We first meet Claudia, a Spanish woman living in Colombia's coastal city of Santa Marta. Everything in these opening moments draws us to Claudia, from Julian Grijalba's immersive and telling production design to Alejandro Ardila's gently observational lensing to, of course, Hafez herself as this woman who feels like who would wrap you in a hug alongside the beach. As the story begins to unfold, we then meet Ramona (Obeida Benavides), a local who occasionally works for Claudia and whose feelings are more vibrant than Claudia's and yet both women share a remarkable vulnerability and intensity.
There is a loss that deeply impacts both women, their loneliness amplified by this unexpected tragedy that impacts both women differently yet similarly in terms of tone and expression. For Claudia, we begin to get a glimpse inside her Colombian existence amidst feelings from which she cannot escape. Ramona's experience seems different yet palpable in the way it's expressed.
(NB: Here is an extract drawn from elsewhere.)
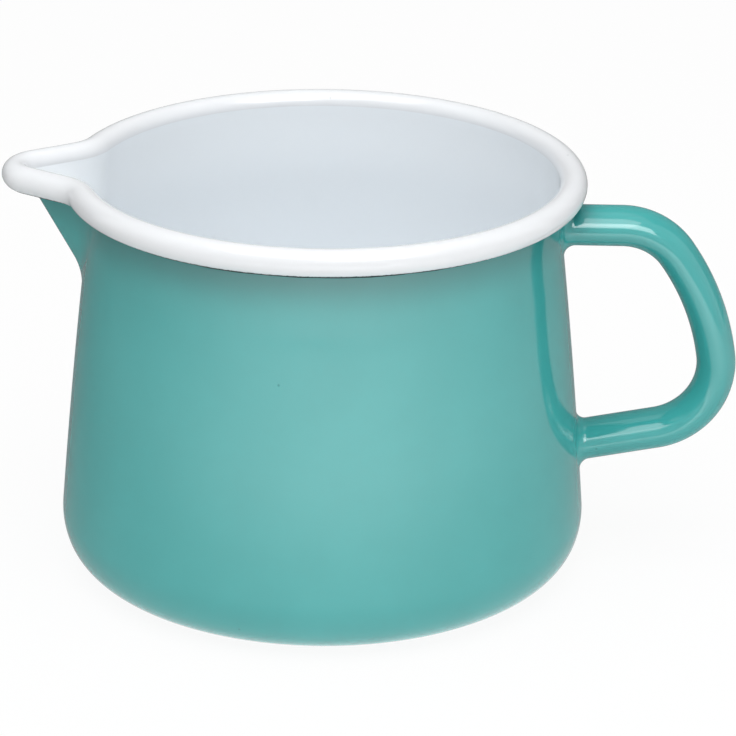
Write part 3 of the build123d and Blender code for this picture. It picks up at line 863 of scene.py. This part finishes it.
class PAN_OT_studio(bpy.types.Operator):
    """Adds the floor, the white surroundings, the lamps and the camera"""

    bl_idname = "milk_pan.studio"
    bl_label = "Studio"

    def execute(self, context):
        scene, settings = context.scene, context.scene.pan_studio
        scene.view_settings.view_transform = "Standard"
        self.add_floor(settings)
        self.add_world(scene, settings)
        for name, lamp in LAMPS.items():
            self.add_lamp(name, getattr(settings, lamp["power"]), lamp)
        bpy.data.objects["gloss_strip"].visible_diffuse = False
        self.add_card("left_card", self.paper("dark_paper", LEFT_CARD_SHADE), **LEFT_CARD)
        self.add_card("back_card", self.paper("grey_paper", BACK_CARD_SHADE), **BACK_CARD)
        self.add_card("table_gloss", self.bright_table(settings), **TABLE)
        self.add_camera(scene, settings)
        return {"FINISHED"}

    def white_seen(self, recipe):
        """1 for what the camera sees straight, in a mirror or through glass."""
        path, other = recipe.node("ShaderNodeLightPath"), 1.0
        for kind in ("Is Camera Ray", "Is Glossy Ray", "Is Transmission Ray"):
            other = (1 - path.value(kind)) * other
        return 1 - other

    def add_floor(self, settings):
        recipe = Recipe(bpy.data.materials.new("floor_paper"))
        grain_size = 0.05
        dark, light = [rgba((shade, shade, shade)) for shade in FLOOR_SHADES]
        shade = recipe.mix(recipe.noise(grain_size), dark, light)
        paper = {"Base Color": shade, "Roughness": FLOOR_ROUGHNESS}
        matt = recipe.node("ShaderNodeBsdfPrincipled", None, paper).value("BSDF")
        bright = recipe.node("ShaderNodeEmission", None, {"Color": rgba((1, 1, 1)), "Strength": 1.0})
        share = self.white_seen(recipe) * (1 - settings.shadow_share)
        seen = recipe.node("ShaderNodeMixShader", None, {0: share, 1: matt, 2: bright.value("Emission")})
        material = recipe.finish(seen.value(0))
        mesh = bpy.data.meshes.new("floor")
        half = FLOOR_HALF
        corners = [(-half, -half, 0), (half, -half, 0), (half, half, 0), (-half, half, 0)]
        mesh.from_pydata(corners, [], [(0, 1, 2, 3)])
        floor = bpy.data.objects.new("floor", mesh)
        floor.location.z = FLOOR_HEIGHT
        mesh.materials.append(material)
        bpy.context.scene.collection.objects.link(floor)

    def add_world(self, scene, settings):
        scene.world = bpy.data.worlds.new("studio")
        recipe = Recipe(scene.world)
        seen = self.white_seen(recipe)
        strength = seen + (1 - seen) * settings.world_light
        inputs = {"Color": rgba((1, 1, 1)), "Strength": strength}
        light = recipe.node("ShaderNodeBackground", None, inputs)
        recipe.finish(light.value("Background"), "ShaderNodeOutputWorld")

    def paper(self, name, shade):
        """Plain matt paper."""
        recipe = Recipe(bpy.data.materials.new(name))
        grain_size, dark, light = 0.01, 0.9, 1.1
        grey, grain = (shade, shade, shade), recipe.noise(grain_size)
        inputs = {"Base Color": recipe.mix(grain, rgba(grey, dark), rgba(grey, light))}
        inputs["Roughness"] = PAPER_ROUGHNESS
        return recipe.finish(recipe.node("ShaderNodeBsdfPrincipled", None, inputs).value("BSDF"))

    def bright_table(self, settings):
        """A glowing card that only the gloss sees, a painted reflection of the lit table: brightest in front
        of the pan, grey behind it, and darker close to it as a painted shadow of the pan.
        """
        near, far, near_share, falloff = 0.06, 0.3, 0.44, 1.9
        recipe = Recipe(bpy.data.materials.new("bright_table"))
        spot_on_table = recipe.node("ShaderNodeTexCoord").value("Object")
        bearing = recipe.vector("NORMALIZE", spot_on_table).value("Vector")
        brightest = (sin(settings.table_turn), -cos(settings.table_turn), 0)
        facing = recipe.vector("DOT_PRODUCT", bearing, brightest).value("Value")
        away = recipe.vector("LENGTH", spot_on_table).value("Value")
        # Painted shadow of the pan: the glow drops close to its foot.
        share = ((facing + 1) * 0.5) ** falloff * (near_share + away.between(near, far) * (1 - near_share))
        grey = rgba((1, 1, 1), settings.table_back / settings.table_front)
        inputs = {
            "Base Color": rgba((0, 0, 0)),
            "Emission Color": recipe.mix(share, grey, rgba((1, 1, 1))),
            "Emission Strength": settings.table_front,
        }
        return recipe.finish(recipe.node("ShaderNodeBsdfPrincipled", None, inputs).value("BSDF"))

    def add_card(self, name, material, turns, low_edge, high_edge, gloss_only):
        """A card bent round the pan, unseen by the camera; edges are (distance from the axis, height)."""
        points = []
        for far, height in (low_edge, high_edge):
            for turn in np.radians(np.linspace(*turns, CARD_POINTS)):
                points.append((far * cos(turn), far * sin(turn), height))
        faces = [(n, n + 1, n + 1 + CARD_POINTS, n + CARD_POINTS) for n in range(CARD_POINTS - 1)]
        mesh = bpy.data.meshes.new(name)
        mesh.from_pydata(points, [], faces)
        mesh.materials.append(material)
        card = bpy.data.objects.new(name, mesh)
        card.visible_camera = False
        if gloss_only:
            card.visible_diffuse = card.visible_shadow = False
        else:
            card.visible_glossy = False
        bpy.context.scene.collection.objects.link(card)

    def add_lamp(self, name, power, lamp):
        light = bpy.data.lights.new(name, "AREA")
        light.shape = "RECTANGLE"
        light.size, light.size_y = lamp["size"]
        light.energy = power
        holder = bpy.data.objects.new(name, light)
        holder.location = lamp["place"]
        sight = Vector(lamp["aim"]) - Vector(lamp["place"])
        holder.rotation_euler = sight.to_track_quat("-Z", "Y").to_euler()
        bpy.context.scene.collection.objects.link(holder)

    def add_camera(self, scene, settings):
        camera = bpy.data.cameras.new("camera")
        camera.lens = settings.lens
        camera.sensor_width = SENSOR_WIDTH
        holder = bpy.data.objects.new("camera", camera)
        right = Vector((1, 0, 0))
        forward = Vector((0, cos(settings.elevation), -sin(settings.elevation)))
        upward = right.cross(forward)
        tilted_right = right * cos(settings.roll) + upward * sin(settings.roll)
        tilted_up = upward * cos(settings.roll) - right * sin(settings.roll)
        spot = Vector(settings.target) - forward * settings.distance
        axes = Matrix((tilted_right, tilted_up, -forward)).transposed().to_4x4()
        axes.translation = spot
        holder.matrix_world = Matrix.Rotation(settings.turn, 4, "Z") @ axes
        scene.collection.objects.link(holder)
        scene.camera = holder


class PAN_PT_sidebar(bpy.types.Panel):
    """Lists the steps that dress the pan"""

    bl_idname = "PAN_PT_sidebar"
    bl_label = "Milk Pan"
    bl_space_type = "VIEW_3D"
    bl_region_type = "UI"
    bl_category = "Milk Pan"

    def draw(self, context):
        for operator in OPERATORS:
            self.layout.operator(operator.bl_idname)


OPERATORS = (
    PAN_OT_inside,
    PAN_OT_rim,
    PAN_OT_outside,
    PAN_OT_handle,
    PAN_OT_ground,
    PAN_OT_steel,
    PAN_OT_studio,
)
GROUPS = {
    "pan_body": BodySizes,
    "pan_rim": RimSizes,
    "pan_spout": SpoutSizes,
    "pan_handle": HandleSizes,
    "pan_finishes": Finishes,
    "pan_studio": StudioSettings,
}


def register():
    for group in GROUPS.values():
        bpy.utils.register_class(group)
    for kind in (*OPERATORS, PAN_PT_sidebar):
        bpy.utils.register_class(kind)
    for name, group in GROUPS.items():
        setattr(bpy.types.Scene, name, PointerProperty(type=group))


def unregister():
    for name in GROUPS:
        delattr(bpy.types.Scene, name)
    for kind in (PAN_PT_sidebar, *reversed(OPERATORS)):
        bpy.utils.unregister_class(kind)
    for group in GROUPS.values():
        bpy.utils.unregister_class(group)


def main():
    register()
    bpy.ops.milk_pan.inside()
    bpy.ops.milk_pan.rim()
    bpy.ops.milk_pan.outside()
    bpy.ops.milk_pan.handle()
    bpy.ops.milk_pan.ground()
    bpy.ops.milk_pan.steel()
    bpy.ops.milk_pan.studio()


if __name__ == "__main__":
    main()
Truthfully, I marveled at Ruiz's ability to tell such a complete story that feels perfectly paced over the course of a slight 17-minute running time. Every little moment feels honest here, so much so that even a nameless young man's assistance alongside Claudia before Ramona arrives was so stunning that it nearly brought me to tears.
These emotions swirl and sizzle, regress and nearly explode at times. Camilo Sanabria's original score serves as a sublime emotional companion to Ruiz's storytelling and we're left with a story that may not feel as if it's traveled very far by film's end yet somehow also feels rich and meaningful from beginning to end.
Bajo la arena is already proving to be quite successful on the indie fest circuit and seems destined to continue throughout 2025. It's a film that lingers in one's psyche and in one's heart and it features a perfectly complementary duo in Hafez and the wonderful Benavides. If you get a chance, you'll most definitely want to check it out.